What the exercise asks: Each record below should be repeated precisely as written.

Listing:
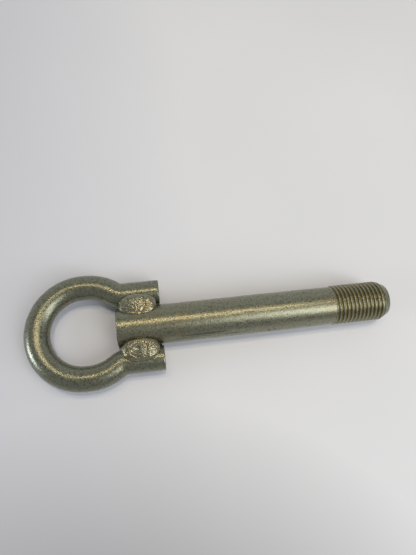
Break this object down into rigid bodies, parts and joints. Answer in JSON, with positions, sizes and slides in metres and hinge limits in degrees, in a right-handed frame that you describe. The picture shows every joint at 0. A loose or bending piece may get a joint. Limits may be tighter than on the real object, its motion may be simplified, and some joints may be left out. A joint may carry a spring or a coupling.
{
  "type": "towing eye bolt",
  "caption": "Round steel bar with a threaded end and a bent rod eye welded along its sides, screwed into a socket to give a pulling point.",
  "frame": {"origin": "the middle of the eye, on the bar's centre line", "axes": "+X along the bar from the eye to the threaded tip, +Y across the eye to the left leg, +Z square to the eye's plane"},
  "size_m": [0.1793, 0.056, 0.0198],
  "materials": {
    "shank": "dull zinc plating, finely pitted, with draw marks along the bar",
    "eye": "dull zinc plating over bent rod, finely pitted",
    "weld": "rippled arc weld under the same zinc plating"
  },
  "bodies": {
    "root": {"shank": "shank", "eye": "eye", "weld_front_left": "weld", "weld_front_right": "weld", "weld_back_left": "weld", "weld_back_right": "weld"}
  },
  "joints": []
}
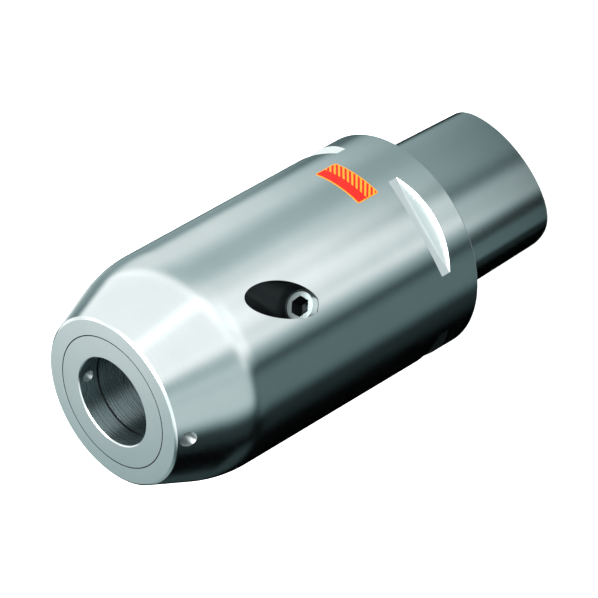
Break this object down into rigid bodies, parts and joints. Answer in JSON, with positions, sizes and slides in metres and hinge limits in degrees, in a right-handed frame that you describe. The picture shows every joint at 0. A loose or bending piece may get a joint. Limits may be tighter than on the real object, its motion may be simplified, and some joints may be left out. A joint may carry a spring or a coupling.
{
  "type": "hydraulic chuck",
  "caption": "Hydraulic expansion tool chuck: tapered nose with a round tool bore, slanted clamping screw, gripper grooves and a tapered polygon shank.",
  "frame": {"origin": "centre of the flange's contact face, where the polygon taper shank begins", "axes": "+Z along the tool axis, towards the nose; +X through the middle of one gripper groove"},
  "size_m": [0.05, 0.05, 0.1135],
  "materials": {
    "body_steel": "fine turned and ground",
    "sleeve_steel": "ground",
    "screw_steel": "machined",
    "ball_steel": "polished",
    "piston_steel": "ground",
    "stop_steel": "blackened",
    "support_plastic": "machined",
    "seal_rubber": "moulded",
    "ring_rubber": "moulded"
  },
  "bodies": {
    "housing": {"chuck_body": "body_steel", "expansion_sleeve": "sleeve_steel", "filler_ball": "ball_steel", "filler_screw": "screw_steel"},
    "piston_train": {"pressure_ball": "ball_steel", "clamping_piston": "piston_steel", "seal_support_ring": "support_plastic", "piston_seal": "seal_rubber"},
    "clamping_screw": {"clamping_screw": "screw_steel"},
    "stop_ring": {"stop_screw_ring": "ring_rubber"},
    "stop_screw": {"stop_screw": "stop_steel"}
  },
  "joints": [
    {"name": "piston_slide", "type": "slide", "parent": "housing", "child": "piston_train", "axis": [-0.4498, -0.4498, -0.7716], "range_m": [0, 0.004]},
    {"name": "clamping_screw_turn", "type": "hinge", "parent": "piston_train", "child": "clamping_screw", "pos_m": [0.02496, 0.00145, 0.0516], "axis": [-0.4498, -0.4498, -0.7716], "range_deg": [0, 1440]},
    {"name": "stop_slide", "type": "slide", "parent": "housing", "child": "stop_ring", "axis": [0, 0, 1], "range_m": [0, 0.007]},
    {"name": "stop_screw_turn", "type": "hinge", "parent": "stop_ring", "child": "stop_screw", "pos_m": [0, 0, 0.01002], "axis": [0, 0, 1], "range_deg": [0, 2520]}
  ],
  "couplings": [
    {"joint": "clamping_screw_turn", "follows": "piston_slide", "rad_per_m": 6283.2},
    {"joint": "stop_screw_turn", "follows": "stop_slide", "rad_per_m": 6283.2}
  ]
}
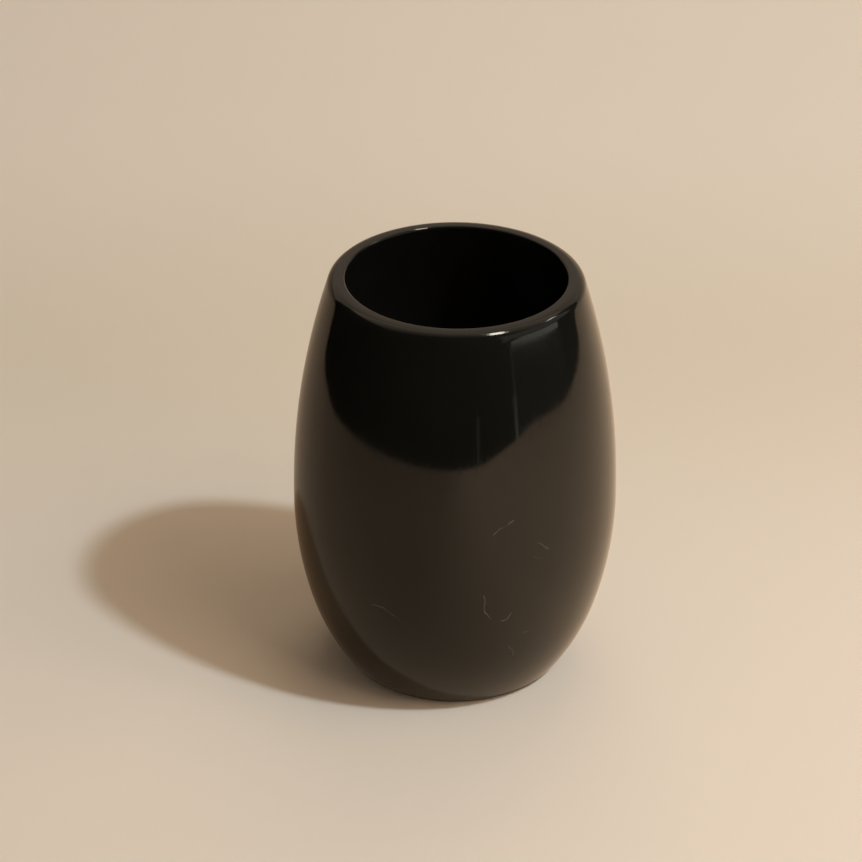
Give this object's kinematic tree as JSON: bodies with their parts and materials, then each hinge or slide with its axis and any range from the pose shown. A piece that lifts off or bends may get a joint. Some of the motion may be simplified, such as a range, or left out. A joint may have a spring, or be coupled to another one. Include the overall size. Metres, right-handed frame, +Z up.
{
  "type": "black clay pot",
  "caption": "Barrel-shaped pot of burnished black clay with a wide open mouth, a rounded rim and a flat foot.",
  "frame": {"origin": "middle of the foot, on the surface that the pot stands on", "axes": "+Z up along the axis the pot is turned about, out of its mouth; the pot is round, so +X and +Y have no marks of their own"},
  "size_m": [0.099, 0.099, 0.13],
  "materials": {
    "burnished_clay": "polished"
  },
  "bodies": {
    "root": {"pot": "burnished_clay"}
  },
  "joints": []
}
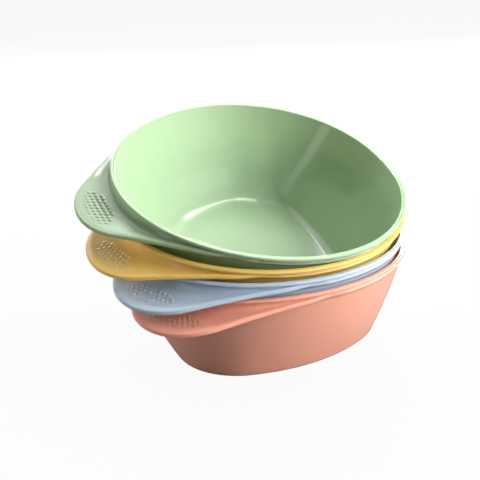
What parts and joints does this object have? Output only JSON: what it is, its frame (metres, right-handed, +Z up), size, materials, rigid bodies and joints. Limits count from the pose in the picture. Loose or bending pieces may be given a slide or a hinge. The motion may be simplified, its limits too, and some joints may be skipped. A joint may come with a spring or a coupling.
{
  "type": "nesting bowls with finger tab",
  "caption": "Nest of identical rounded-triangle plastic bowls, each with a rolled rim and one broad finger tab; every bowl lifts out of the one below.",
  "frame": {"origin": "centre of the lowest (coral) bowl's base, on the table", "axes": "+Z up out of the lowest bowl; -X toward the lowest bowl's finger tab"},
  "size_m": [0.1588, 0.1395, 0.1057],
  "materials": {
    "coral_plastic": "satin injection-moulded polypropylene, coral pink",
    "blue_plastic": "satin injection-moulded polypropylene, dusty blue",
    "yellow_plastic": "satin injection-moulded polypropylene, mustard yellow",
    "green_plastic": "satin injection-moulded polypropylene, sage green"
  },
  "bodies": {
    "coral": {"coral_bowl": "coral_plastic"},
    "blue": {"blue_bowl": "blue_plastic"},
    "yellow": {"yellow_bowl": "yellow_plastic"},
    "green": {"green_bowl": "green_plastic"}
  },
  "joints": [
    {"name": "blue_lift", "type": "slide", "parent": "coral", "child": "blue", "axis": [0, 0, 1], "range_m": [0, 0.06]},
    {"name": "yellow_lift", "type": "slide", "parent": "blue", "child": "yellow", "axis": [-0.0377, -0.0628, 0.9973], "range_m": [0, 0.06]},
    {"name": "green_lift", "type": "slide", "parent": "yellow", "child": "green", "axis": [-0.1277, -0.1631, 0.9783], "range_m": [0, 0.06]}
  ]
}
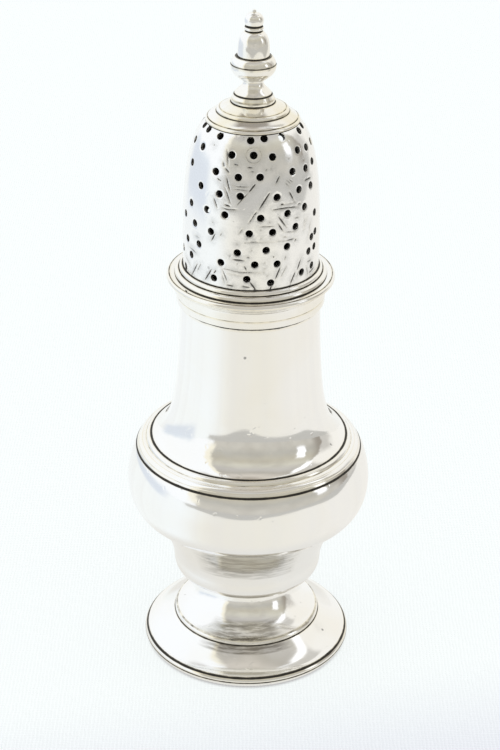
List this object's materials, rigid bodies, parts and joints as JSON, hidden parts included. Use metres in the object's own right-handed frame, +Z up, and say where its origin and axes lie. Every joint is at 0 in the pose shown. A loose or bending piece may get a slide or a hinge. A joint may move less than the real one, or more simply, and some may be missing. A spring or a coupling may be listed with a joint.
{
  "type": "sugar caster",
  "caption": "Baluster sugar caster in polished silver: hollow body on a spreading foot, and a pierced, chased dome cover with a turned finial that lifts out of the mouth.",
  "frame": {"origin": "middle of the foot's underside, on the surface that the caster stands on", "axes": "+Z up the caster's own axis to the tip of the finial, -Y towards the side that was pictured"},
  "size_m": [0.0576, 0.0576, 0.1599],
  "materials": {
    "silver_sheet": "old polished silver sheet, raised, with fine scratches",
    "silver_moulding": "polished silver wire with dark oxide left in the grooves",
    "silver_pierced": "polished silver sheet, drilled and chased, oxide in the cuts",
    "silver_cast": "cast and turned silver, polished",
    "silver_sleeve": "plain silver, duller where it rubs in the mouth"
  },
  "bodies": {
    "body": {"foot_rim_wire": "silver_moulding", "foot_tread": "silver_sheet", "foot_stem": "silver_sheet", "lower_bowl": "silver_sheet", "belly": "silver_sheet", "girdle_wire": "silver_moulding", "neck": "silver_sheet", "mouth_rim": "silver_moulding"},
    "cover": {"cover_sleeve": "silver_sleeve", "cover_wires": "silver_moulding", "pierced_dome": "silver_pierced", "crown": "silver_moulding", "finial": "silver_cast"}
  },
  "joints": [
    {"name": "cover_lift", "type": "slide", "parent": "body", "child": "cover", "axis": [0, 0, 1], "range_m": [0, 0.06]}
  ]
}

Task output:
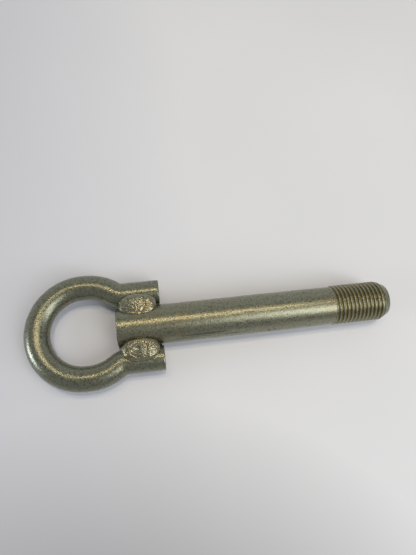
Break this object down into rigid bodies, parts and joints. Answer in JSON, with positions, sizes and slides in metres and hinge limits in degrees, in a right-handed frame that you describe. The picture shows every joint at 0. A loose or bending piece may get a joint. Limits may be tighter than on the real object, its motion may be simplified, and some joints may be left out. A joint may carry a spring or a coupling.
{
  "type": "towing eye bolt",
  "caption": "Round steel bar with a threaded end and a bent rod eye welded along its sides, screwed into a socket to give a pulling point.",
  "frame": {"origin": "the middle of the eye, on the bar's centre line", "axes": "+X along the bar from the eye to the threaded tip, +Y across the eye to the left leg, +Z square to the eye's plane"},
  "size_m": [0.1793, 0.056, 0.0198],
  "materials": {
    "shank": "dull zinc plating, finely pitted, with draw marks along the bar",
    "eye": "dull zinc plating over bent rod, finely pitted",
    "weld": "rippled arc weld under the same zinc plating"
  },
  "bodies": {
    "root": {"shank": "shank", "eye": "eye", "weld_front_left": "weld", "weld_front_right": "weld", "weld_back_left": "weld", "weld_back_right": "weld"}
  },
  "joints": []
}
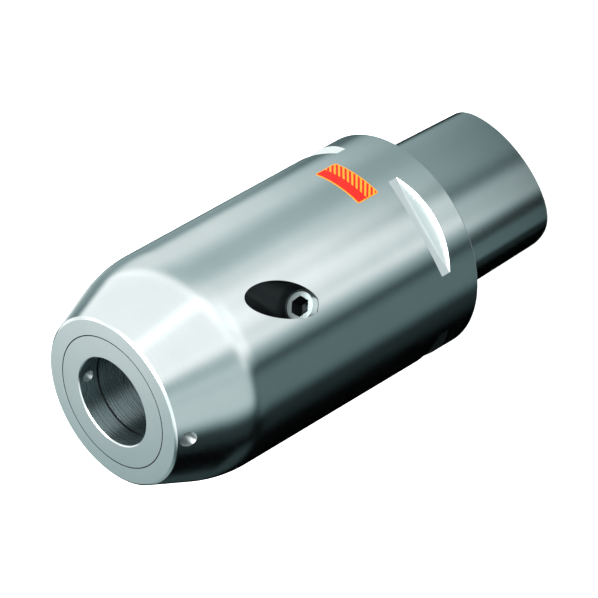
Break this object down into rigid bodies, parts and joints. Answer in JSON, with positions, sizes and slides in metres and hinge limits in degrees, in a right-handed frame that you describe. The picture shows every joint at 0. A loose or bending piece may get a joint. Limits may be tighter than on the real object, its motion may be simplified, and some joints may be left out. A joint may carry a spring or a coupling.
{
  "type": "hydraulic chuck",
  "caption": "Hydraulic expansion tool chuck: tapered nose with a round tool bore, slanted clamping screw, gripper grooves and a tapered polygon shank.",
  "frame": {"origin": "centre of the flange's contact face, where the polygon taper shank begins", "axes": "+Z along the tool axis, towards the nose; +X through the middle of one gripper groove"},
  "size_m": [0.05, 0.05, 0.1135],
  "materials": {
    "body_steel": "fine turned and ground",
    "sleeve_steel": "ground",
    "screw_steel": "machined",
    "ball_steel": "polished",
    "piston_steel": "ground",
    "stop_steel": "blackened",
    "support_plastic": "machined",
    "seal_rubber": "moulded",
    "ring_rubber": "moulded"
  },
  "bodies": {
    "housing": {"chuck_body": "body_steel", "expansion_sleeve": "sleeve_steel", "filler_ball": "ball_steel", "filler_screw": "screw_steel"},
    "piston_train": {"pressure_ball": "ball_steel", "clamping_piston": "piston_steel", "seal_support_ring": "support_plastic", "piston_seal": "seal_rubber"},
    "clamping_screw": {"clamping_screw": "screw_steel"},
    "stop_ring": {"stop_screw_ring": "ring_rubber"},
    "stop_screw": {"stop_screw": "stop_steel"}
  },
  "joints": [
    {"name": "piston_slide", "type": "slide", "parent": "housing", "child": "piston_train", "axis": [-0.4498, -0.4498, -0.7716], "range_m": [0, 0.004]},
    {"name": "clamping_screw_turn", "type": "hinge", "parent": "piston_train", "child": "clamping_screw", "pos_m": [0.02496, 0.00145, 0.0516], "axis": [-0.4498, -0.4498, -0.7716], "range_deg": [0, 1440]},
    {"name": "stop_slide", "type": "slide", "parent": "housing", "child": "stop_ring", "axis": [0, 0, 1], "range_m": [0, 0.007]},
    {"name": "stop_screw_turn", "type": "hinge", "parent": "stop_ring", "child": "stop_screw", "pos_m": [0, 0, 0.01002], "axis": [0, 0, 1], "range_deg": [0, 2520]}
  ],
  "couplings": [
    {"joint": "clamping_screw_turn", "follows": "piston_slide", "rad_per_m": 6283.2},
    {"joint": "stop_screw_turn", "follows": "stop_slide", "rad_per_m": 6283.2}
  ]
}
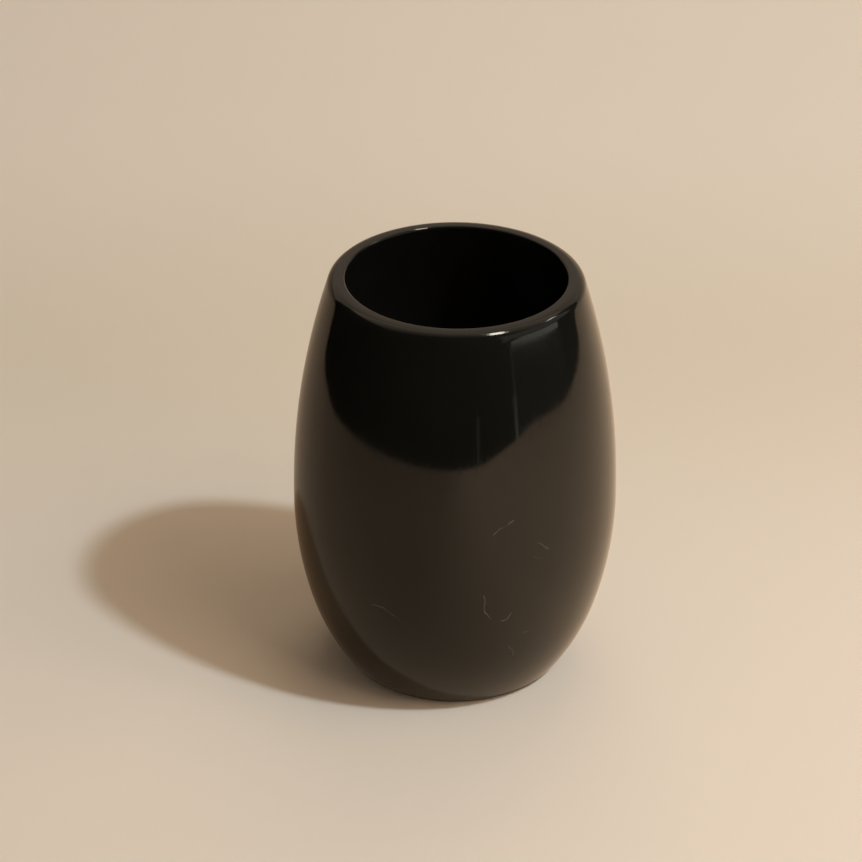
Give this object's kinematic tree as JSON: bodies with their parts and materials, then each hinge or slide with its axis and any range from the pose shown. A piece that lifts off or bends may get a joint. Some of the motion may be simplified, such as a range, or left out. A joint may have a spring, or be coupled to another one. Include the overall size. Metres, right-handed frame, +Z up.
{
  "type": "black clay pot",
  "caption": "Barrel-shaped pot of burnished black clay with a wide open mouth, a rounded rim and a flat foot.",
  "frame": {"origin": "middle of the foot, on the surface that the pot stands on", "axes": "+Z up along the axis the pot is turned about, out of its mouth; the pot is round, so +X and +Y have no marks of their own"},
  "size_m": [0.099, 0.099, 0.13],
  "materials": {
    "burnished_clay": "polished"
  },
  "bodies": {
    "root": {"pot": "burnished_clay"}
  },
  "joints": []
}
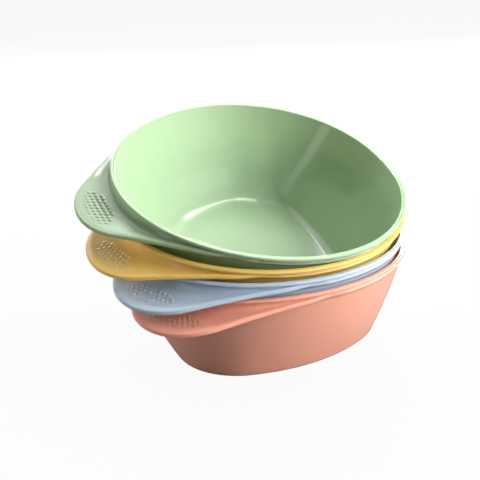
What parts and joints does this object have? Output only JSON: what it is, its frame (metres, right-handed, +Z up), size, materials, rigid bodies and joints. Limits count from the pose in the picture. Loose or bending pieces may be given a slide or a hinge. The motion may be simplified, its limits too, and some joints may be skipped. A joint may come with a spring or a coupling.
{
  "type": "nesting bowls with finger tab",
  "caption": "Nest of identical rounded-triangle plastic bowls, each with a rolled rim and one broad finger tab; every bowl lifts out of the one below.",
  "frame": {"origin": "centre of the lowest (coral) bowl's base, on the table", "axes": "+Z up out of the lowest bowl; -X toward the lowest bowl's finger tab"},
  "size_m": [0.1588, 0.1395, 0.1057],
  "materials": {
    "coral_plastic": "satin injection-moulded polypropylene, coral pink",
    "blue_plastic": "satin injection-moulded polypropylene, dusty blue",
    "yellow_plastic": "satin injection-moulded polypropylene, mustard yellow",
    "green_plastic": "satin injection-moulded polypropylene, sage green"
  },
  "bodies": {
    "coral": {"coral_bowl": "coral_plastic"},
    "blue": {"blue_bowl": "blue_plastic"},
    "yellow": {"yellow_bowl": "yellow_plastic"},
    "green": {"green_bowl": "green_plastic"}
  },
  "joints": [
    {"name": "blue_lift", "type": "slide", "parent": "coral", "child": "blue", "axis": [0, 0, 1], "range_m": [0, 0.06]},
    {"name": "yellow_lift", "type": "slide", "parent": "blue", "child": "yellow", "axis": [-0.0377, -0.0628, 0.9973], "range_m": [0, 0.06]},
    {"name": "green_lift", "type": "slide", "parent": "yellow", "child": "green", "axis": [-0.1277, -0.1631, 0.9783], "range_m": [0, 0.06]}
  ]
}
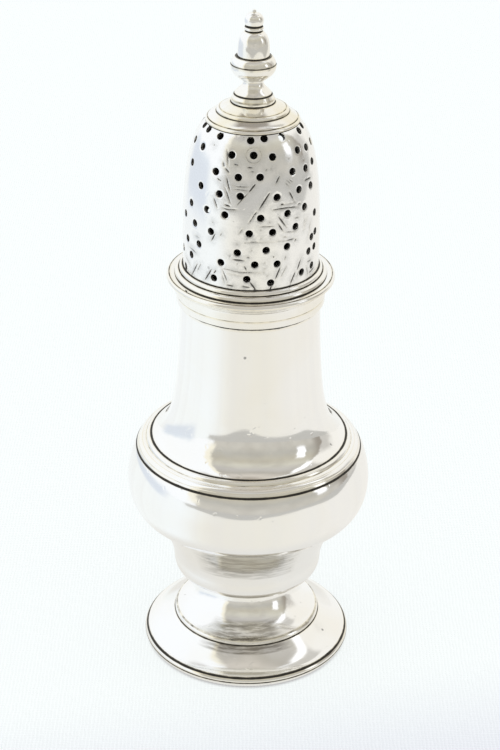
List this object's materials, rigid bodies, parts and joints as JSON, hidden parts included. Use metres in the object's own right-handed frame, +Z up, and say where its origin and axes lie. Every joint is at 0 in the pose shown. A loose or bending piece may get a slide or a hinge. A joint may move less than the real one, or more simply, and some may be missing. A spring or a coupling may be listed with a joint.
{
  "type": "sugar caster",
  "caption": "Baluster sugar caster in polished silver: hollow body on a spreading foot, and a pierced, chased dome cover with a turned finial that lifts out of the mouth.",
  "frame": {"origin": "middle of the foot's underside, on the surface that the caster stands on", "axes": "+Z up the caster's own axis to the tip of the finial, -Y towards the side that was pictured"},
  "size_m": [0.0576, 0.0576, 0.1599],
  "materials": {
    "silver_sheet": "old polished silver sheet, raised, with fine scratches",
    "silver_moulding": "polished silver wire with dark oxide left in the grooves",
    "silver_pierced": "polished silver sheet, drilled and chased, oxide in the cuts",
    "silver_cast": "cast and turned silver, polished",
    "silver_sleeve": "plain silver, duller where it rubs in the mouth"
  },
  "bodies": {
    "body": {"foot_rim_wire": "silver_moulding", "foot_tread": "silver_sheet", "foot_stem": "silver_sheet", "lower_bowl": "silver_sheet", "belly": "silver_sheet", "girdle_wire": "silver_moulding", "neck": "silver_sheet", "mouth_rim": "silver_moulding"},
    "cover": {"cover_sleeve": "silver_sleeve", "cover_wires": "silver_moulding", "pierced_dome": "silver_pierced", "crown": "silver_moulding", "finial": "silver_cast"}
  },
  "joints": [
    {"name": "cover_lift", "type": "slide", "parent": "body", "child": "cover", "axis": [0, 0, 1], "range_m": [0, 0.06]}
  ]
}